--- DATA ---
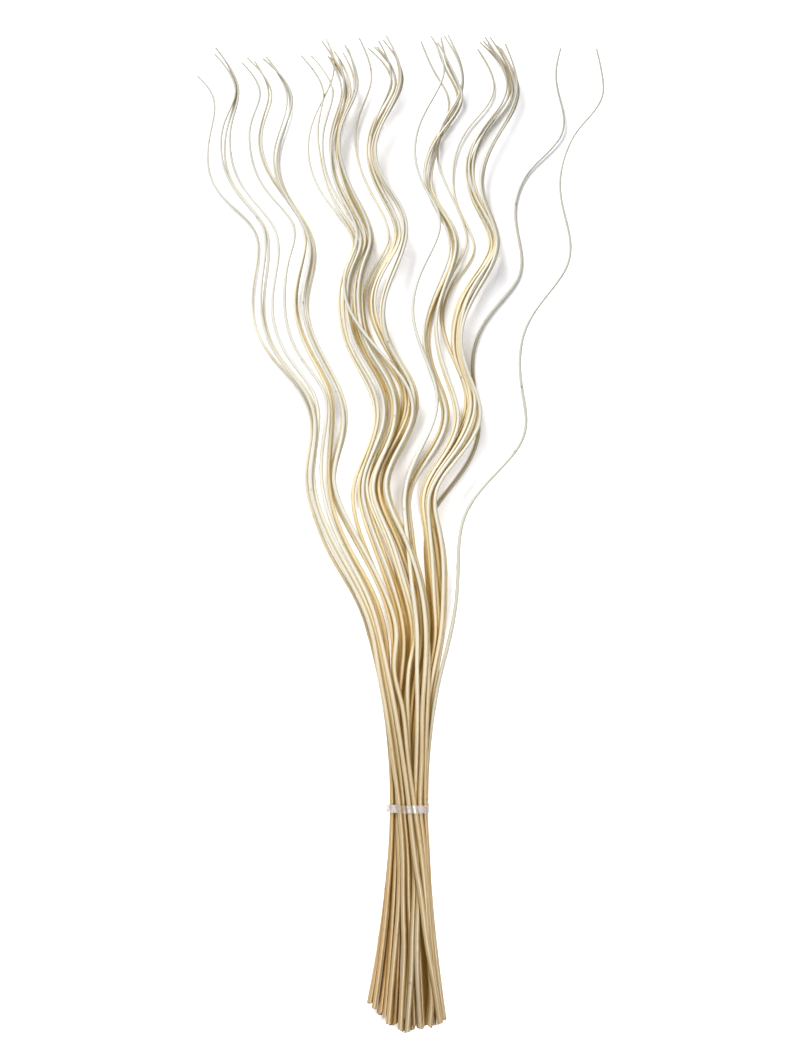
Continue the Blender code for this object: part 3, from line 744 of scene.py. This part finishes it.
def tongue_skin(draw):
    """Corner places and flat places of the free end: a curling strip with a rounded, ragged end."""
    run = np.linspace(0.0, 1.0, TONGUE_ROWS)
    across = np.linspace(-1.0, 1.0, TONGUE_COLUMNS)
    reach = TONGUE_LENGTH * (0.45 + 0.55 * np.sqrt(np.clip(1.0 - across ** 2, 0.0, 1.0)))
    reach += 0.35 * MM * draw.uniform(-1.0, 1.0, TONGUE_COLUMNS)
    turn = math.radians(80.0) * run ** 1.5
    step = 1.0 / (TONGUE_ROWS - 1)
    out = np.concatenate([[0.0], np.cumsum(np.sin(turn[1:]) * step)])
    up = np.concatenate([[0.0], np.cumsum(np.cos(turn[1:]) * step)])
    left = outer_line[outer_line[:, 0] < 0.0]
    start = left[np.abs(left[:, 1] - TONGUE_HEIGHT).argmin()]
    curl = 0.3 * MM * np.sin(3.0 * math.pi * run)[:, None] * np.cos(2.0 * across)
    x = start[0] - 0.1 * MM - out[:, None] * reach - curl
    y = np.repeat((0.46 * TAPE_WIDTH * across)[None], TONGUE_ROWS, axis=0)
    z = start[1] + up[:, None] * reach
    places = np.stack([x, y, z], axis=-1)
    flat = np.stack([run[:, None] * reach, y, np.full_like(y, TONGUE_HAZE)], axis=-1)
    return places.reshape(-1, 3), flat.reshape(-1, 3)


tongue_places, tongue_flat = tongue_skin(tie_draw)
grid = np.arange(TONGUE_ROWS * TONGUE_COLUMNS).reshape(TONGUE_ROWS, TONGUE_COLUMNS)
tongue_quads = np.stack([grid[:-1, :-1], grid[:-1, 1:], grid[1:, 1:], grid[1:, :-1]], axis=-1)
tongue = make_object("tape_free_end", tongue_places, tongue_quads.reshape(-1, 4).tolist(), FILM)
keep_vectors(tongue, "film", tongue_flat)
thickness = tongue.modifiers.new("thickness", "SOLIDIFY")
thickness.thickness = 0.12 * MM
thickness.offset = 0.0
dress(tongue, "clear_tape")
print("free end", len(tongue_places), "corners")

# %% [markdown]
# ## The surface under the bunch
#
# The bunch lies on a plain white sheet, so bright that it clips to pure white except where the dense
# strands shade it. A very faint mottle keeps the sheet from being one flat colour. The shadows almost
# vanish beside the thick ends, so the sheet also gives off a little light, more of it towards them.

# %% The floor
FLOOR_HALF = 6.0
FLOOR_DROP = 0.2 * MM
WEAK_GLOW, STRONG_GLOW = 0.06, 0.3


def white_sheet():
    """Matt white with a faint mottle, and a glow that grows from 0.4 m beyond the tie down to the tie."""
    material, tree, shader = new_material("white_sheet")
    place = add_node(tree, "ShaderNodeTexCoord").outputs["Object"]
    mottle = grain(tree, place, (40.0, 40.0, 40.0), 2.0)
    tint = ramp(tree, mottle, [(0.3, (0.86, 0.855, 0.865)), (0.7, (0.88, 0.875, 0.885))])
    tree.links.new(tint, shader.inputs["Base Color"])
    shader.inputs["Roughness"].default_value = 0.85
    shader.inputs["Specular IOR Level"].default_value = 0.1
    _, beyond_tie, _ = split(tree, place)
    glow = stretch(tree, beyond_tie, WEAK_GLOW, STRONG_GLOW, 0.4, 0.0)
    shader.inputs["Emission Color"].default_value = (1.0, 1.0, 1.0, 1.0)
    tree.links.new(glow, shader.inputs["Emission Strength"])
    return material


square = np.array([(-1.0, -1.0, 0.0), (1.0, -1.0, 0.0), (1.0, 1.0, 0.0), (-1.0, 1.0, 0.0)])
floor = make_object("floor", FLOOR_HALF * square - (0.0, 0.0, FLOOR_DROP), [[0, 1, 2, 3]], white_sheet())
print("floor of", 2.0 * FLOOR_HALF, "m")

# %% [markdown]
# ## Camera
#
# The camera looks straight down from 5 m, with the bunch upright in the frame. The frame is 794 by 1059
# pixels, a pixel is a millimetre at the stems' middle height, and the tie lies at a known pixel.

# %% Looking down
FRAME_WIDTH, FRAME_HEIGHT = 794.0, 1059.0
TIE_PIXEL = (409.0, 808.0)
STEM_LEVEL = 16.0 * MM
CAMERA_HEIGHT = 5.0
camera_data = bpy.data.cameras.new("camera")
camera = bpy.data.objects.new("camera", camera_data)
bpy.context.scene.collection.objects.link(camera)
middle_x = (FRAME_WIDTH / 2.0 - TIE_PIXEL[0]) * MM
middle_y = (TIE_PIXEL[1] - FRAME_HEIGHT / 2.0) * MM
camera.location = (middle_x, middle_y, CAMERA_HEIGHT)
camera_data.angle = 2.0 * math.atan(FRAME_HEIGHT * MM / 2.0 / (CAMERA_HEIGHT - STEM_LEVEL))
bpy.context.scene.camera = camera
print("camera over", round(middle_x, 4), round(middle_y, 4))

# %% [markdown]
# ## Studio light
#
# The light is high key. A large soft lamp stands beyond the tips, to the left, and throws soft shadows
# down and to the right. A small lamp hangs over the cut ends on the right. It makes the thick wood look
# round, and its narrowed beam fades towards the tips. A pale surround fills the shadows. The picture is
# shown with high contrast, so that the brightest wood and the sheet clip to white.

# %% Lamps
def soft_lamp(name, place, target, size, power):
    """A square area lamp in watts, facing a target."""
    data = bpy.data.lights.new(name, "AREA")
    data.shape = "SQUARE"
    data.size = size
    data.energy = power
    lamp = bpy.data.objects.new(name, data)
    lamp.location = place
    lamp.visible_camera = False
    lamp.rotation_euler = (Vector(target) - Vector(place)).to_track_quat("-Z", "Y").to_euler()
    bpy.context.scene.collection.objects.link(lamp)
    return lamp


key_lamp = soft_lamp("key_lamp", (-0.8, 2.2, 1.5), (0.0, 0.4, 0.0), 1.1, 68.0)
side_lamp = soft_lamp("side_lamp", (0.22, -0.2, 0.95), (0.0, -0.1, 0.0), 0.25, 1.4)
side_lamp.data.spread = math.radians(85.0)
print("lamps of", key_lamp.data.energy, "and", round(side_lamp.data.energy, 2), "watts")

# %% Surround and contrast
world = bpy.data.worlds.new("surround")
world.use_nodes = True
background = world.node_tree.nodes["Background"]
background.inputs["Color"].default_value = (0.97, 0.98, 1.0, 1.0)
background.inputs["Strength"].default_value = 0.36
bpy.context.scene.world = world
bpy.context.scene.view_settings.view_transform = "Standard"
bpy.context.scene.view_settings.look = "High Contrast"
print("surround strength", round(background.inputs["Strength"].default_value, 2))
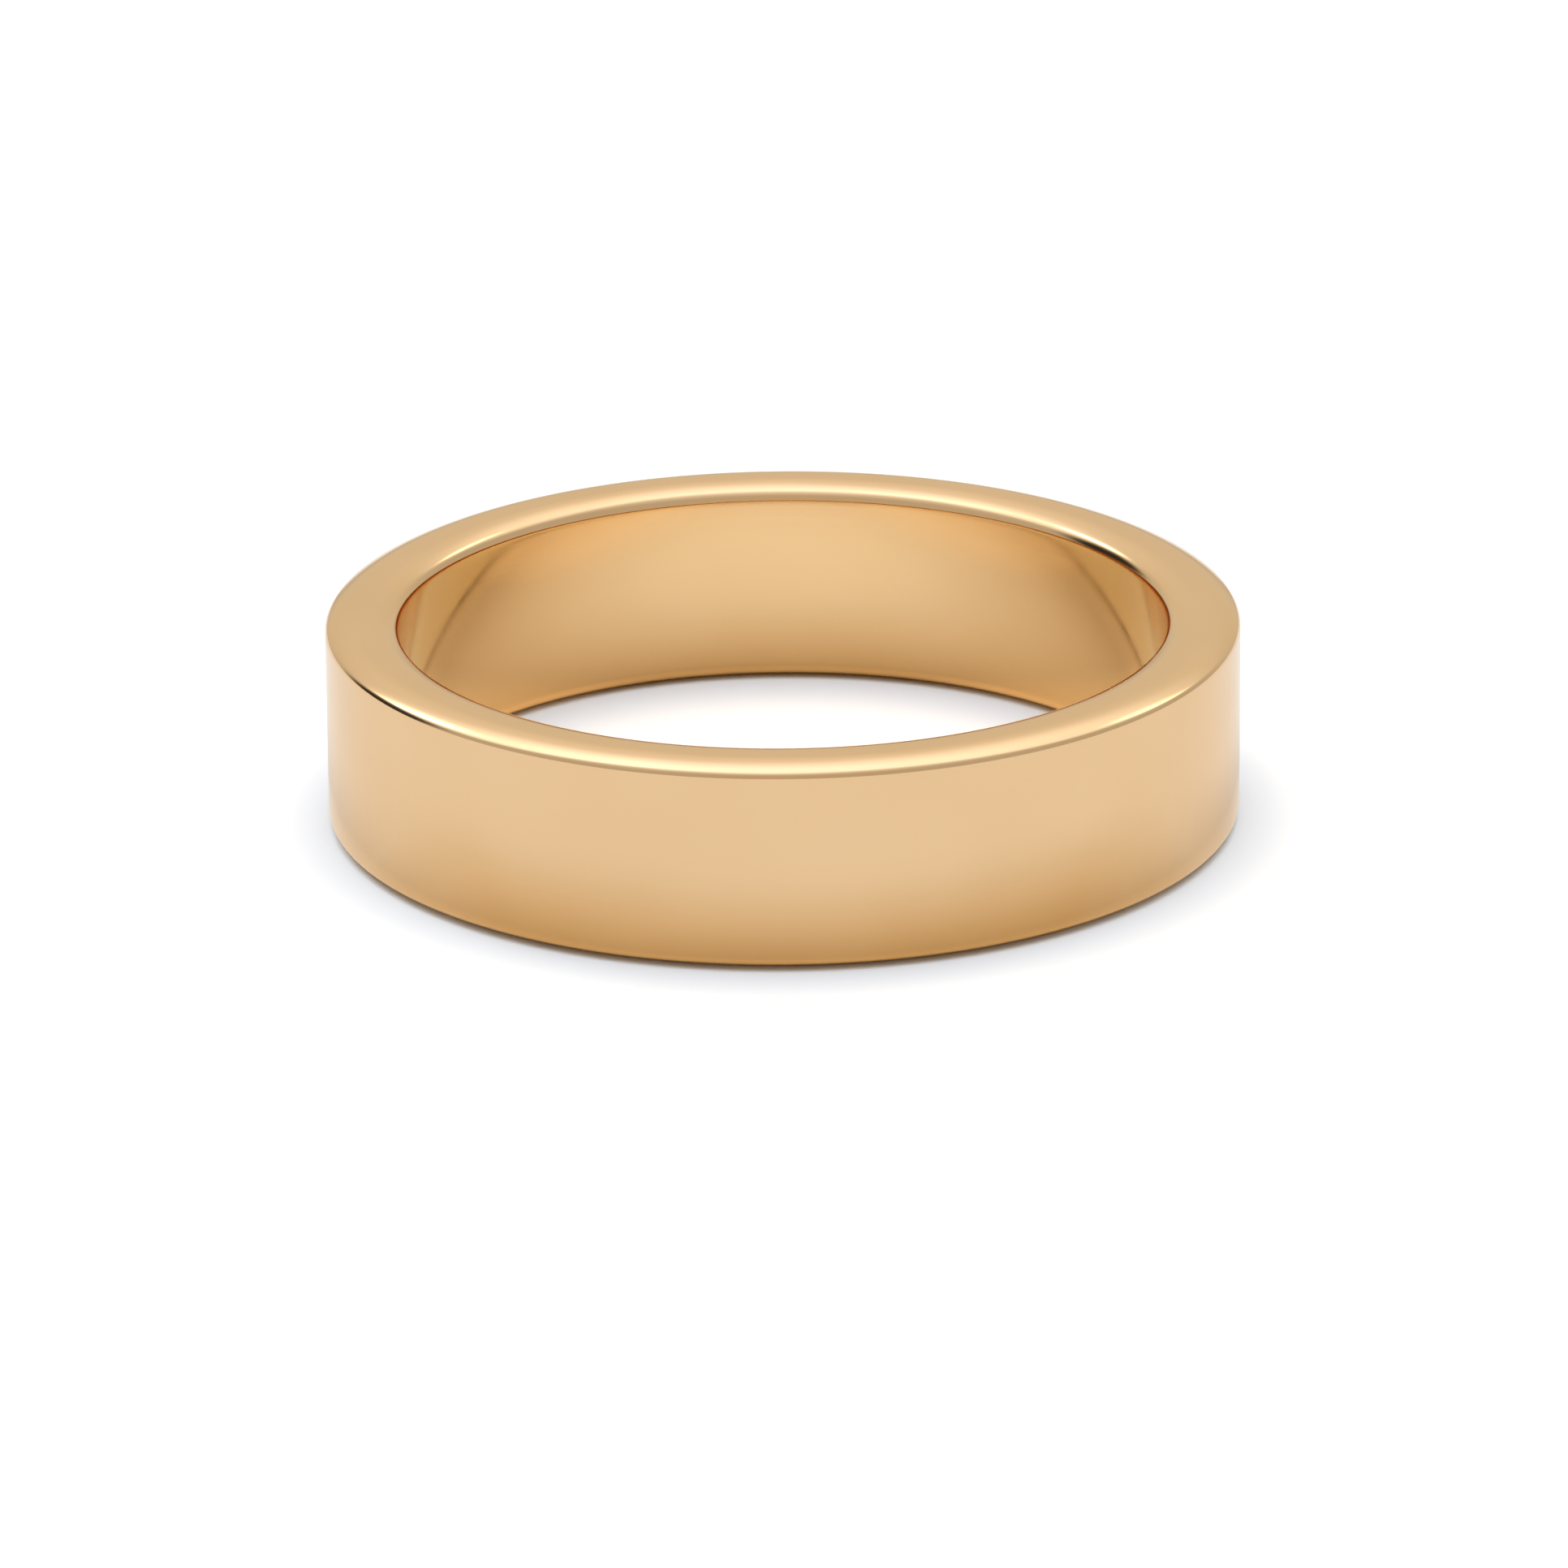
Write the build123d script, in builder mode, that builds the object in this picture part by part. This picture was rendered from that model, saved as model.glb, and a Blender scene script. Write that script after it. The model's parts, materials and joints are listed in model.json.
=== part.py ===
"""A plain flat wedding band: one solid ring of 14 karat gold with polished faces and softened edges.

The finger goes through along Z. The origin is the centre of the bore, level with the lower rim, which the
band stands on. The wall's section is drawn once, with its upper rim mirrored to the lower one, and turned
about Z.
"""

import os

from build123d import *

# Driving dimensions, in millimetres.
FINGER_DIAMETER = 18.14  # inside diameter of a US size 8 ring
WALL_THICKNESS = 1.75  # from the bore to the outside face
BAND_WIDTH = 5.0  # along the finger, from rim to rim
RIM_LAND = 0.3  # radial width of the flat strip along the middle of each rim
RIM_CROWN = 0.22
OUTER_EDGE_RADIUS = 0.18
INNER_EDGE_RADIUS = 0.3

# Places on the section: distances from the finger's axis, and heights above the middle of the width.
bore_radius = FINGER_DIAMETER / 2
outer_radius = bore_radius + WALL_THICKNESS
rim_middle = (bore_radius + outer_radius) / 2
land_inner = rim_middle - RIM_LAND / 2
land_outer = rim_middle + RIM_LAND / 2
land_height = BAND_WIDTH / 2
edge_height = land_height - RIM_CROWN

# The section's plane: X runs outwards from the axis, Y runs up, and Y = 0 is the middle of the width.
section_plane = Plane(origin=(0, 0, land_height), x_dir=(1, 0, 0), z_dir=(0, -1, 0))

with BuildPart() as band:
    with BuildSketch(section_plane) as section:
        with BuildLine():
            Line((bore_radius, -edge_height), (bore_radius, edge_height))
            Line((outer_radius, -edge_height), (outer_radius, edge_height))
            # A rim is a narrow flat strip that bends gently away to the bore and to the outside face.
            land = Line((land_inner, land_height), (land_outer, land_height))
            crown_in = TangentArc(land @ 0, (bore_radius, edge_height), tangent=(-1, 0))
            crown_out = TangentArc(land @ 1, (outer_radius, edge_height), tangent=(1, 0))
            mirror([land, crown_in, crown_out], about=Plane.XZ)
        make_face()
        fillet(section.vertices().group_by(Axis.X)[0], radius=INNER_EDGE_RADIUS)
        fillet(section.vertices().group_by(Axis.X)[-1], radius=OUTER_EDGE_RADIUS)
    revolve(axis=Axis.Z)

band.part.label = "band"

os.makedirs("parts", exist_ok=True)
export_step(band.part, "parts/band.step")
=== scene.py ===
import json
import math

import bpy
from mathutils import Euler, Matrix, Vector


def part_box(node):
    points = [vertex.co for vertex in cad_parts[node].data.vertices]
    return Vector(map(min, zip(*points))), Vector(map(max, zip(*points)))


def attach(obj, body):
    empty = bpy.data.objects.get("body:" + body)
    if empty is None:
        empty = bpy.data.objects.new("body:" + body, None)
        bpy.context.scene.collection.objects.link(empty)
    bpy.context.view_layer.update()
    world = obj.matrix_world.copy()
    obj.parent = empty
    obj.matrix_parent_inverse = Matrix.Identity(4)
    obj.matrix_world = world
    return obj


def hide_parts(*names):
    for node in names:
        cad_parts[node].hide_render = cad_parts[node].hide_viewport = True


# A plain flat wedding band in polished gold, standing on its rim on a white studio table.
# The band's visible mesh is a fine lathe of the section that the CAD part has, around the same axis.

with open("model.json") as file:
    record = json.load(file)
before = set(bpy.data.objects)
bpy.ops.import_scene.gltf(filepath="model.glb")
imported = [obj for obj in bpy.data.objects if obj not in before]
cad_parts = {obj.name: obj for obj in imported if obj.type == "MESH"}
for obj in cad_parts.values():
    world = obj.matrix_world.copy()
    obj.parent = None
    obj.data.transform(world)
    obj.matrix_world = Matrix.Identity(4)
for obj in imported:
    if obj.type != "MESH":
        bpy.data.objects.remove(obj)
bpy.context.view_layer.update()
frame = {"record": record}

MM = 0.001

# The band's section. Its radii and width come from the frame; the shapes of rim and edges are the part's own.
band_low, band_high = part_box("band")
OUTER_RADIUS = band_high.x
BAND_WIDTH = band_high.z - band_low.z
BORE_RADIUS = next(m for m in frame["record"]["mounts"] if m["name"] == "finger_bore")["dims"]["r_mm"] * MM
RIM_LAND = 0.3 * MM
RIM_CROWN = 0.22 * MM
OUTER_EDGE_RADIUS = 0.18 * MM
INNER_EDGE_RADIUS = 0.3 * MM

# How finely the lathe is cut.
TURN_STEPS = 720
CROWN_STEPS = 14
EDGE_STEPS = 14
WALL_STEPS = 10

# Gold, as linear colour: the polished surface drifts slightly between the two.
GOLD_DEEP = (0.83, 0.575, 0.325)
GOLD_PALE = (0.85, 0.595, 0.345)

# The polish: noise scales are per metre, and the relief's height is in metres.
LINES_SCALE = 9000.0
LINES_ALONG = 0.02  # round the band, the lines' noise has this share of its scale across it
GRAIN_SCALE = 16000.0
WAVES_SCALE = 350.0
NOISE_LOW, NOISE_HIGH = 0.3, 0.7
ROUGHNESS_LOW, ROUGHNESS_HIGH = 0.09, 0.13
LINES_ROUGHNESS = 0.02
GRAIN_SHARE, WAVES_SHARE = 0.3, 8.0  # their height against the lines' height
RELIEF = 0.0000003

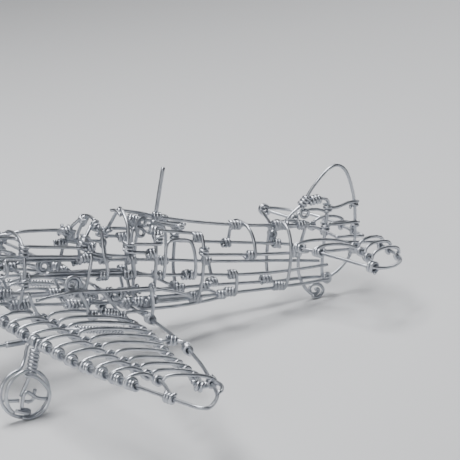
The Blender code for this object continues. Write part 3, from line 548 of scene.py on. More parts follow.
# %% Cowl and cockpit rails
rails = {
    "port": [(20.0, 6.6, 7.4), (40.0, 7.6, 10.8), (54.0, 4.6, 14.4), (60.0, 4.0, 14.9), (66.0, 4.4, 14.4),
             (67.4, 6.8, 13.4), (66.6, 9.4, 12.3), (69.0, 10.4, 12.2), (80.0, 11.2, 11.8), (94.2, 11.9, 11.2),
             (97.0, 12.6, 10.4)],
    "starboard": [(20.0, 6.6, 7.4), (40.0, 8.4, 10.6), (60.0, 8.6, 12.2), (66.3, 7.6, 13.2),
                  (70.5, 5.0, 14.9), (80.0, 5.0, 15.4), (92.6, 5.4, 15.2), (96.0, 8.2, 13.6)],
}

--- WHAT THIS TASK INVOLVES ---
In the material above, locate the line containing "imported = [obj" and the line containing "GOLD_PALE = (0.85, 0.595, 0.345)". Transcribe exactly those two lines and every line between them, and nothing more.

--- RIGHT ANSWER ---
imported = [obj for obj in bpy.data.objects if obj not in before]
cad_parts = {obj.name: obj for obj in imported if obj.type == "MESH"}
for obj in cad_parts.values():
    world = obj.matrix_world.copy()
    obj.parent = None
    obj.data.transform(world)
    obj.matrix_world = Matrix.Identity(4)
for obj in imported:
    if obj.type != "MESH":
        bpy.data.objects.remove(obj)
bpy.context.view_layer.update()
frame = {"record": record}

MM = 0.001

# The band's section. Its radii and width come from the frame; the shapes of rim and edges are the part's own.
band_low, band_high = part_box("band")
OUTER_RADIUS = band_high.x
BAND_WIDTH = band_high.z - band_low.z
BORE_RADIUS = next(m for m in frame["record"]["mounts"] if m["name"] == "finger_bore")["dims"]["r_mm"] * MM
RIM_LAND = 0.3 * MM
RIM_CROWN = 0.22 * MM
OUTER_EDGE_RADIUS = 0.18 * MM
INNER_EDGE_RADIUS = 0.3 * MM

# How finely the lathe is cut.
TURN_STEPS = 720
CROWN_STEPS = 14
EDGE_STEPS = 14
WALL_STEPS = 10

# Gold, as linear colour: the polished surface drifts slightly between the two.
GOLD_DEEP = (0.83, 0.575, 0.325)
GOLD_PALE = (0.85, 0.595, 0.345)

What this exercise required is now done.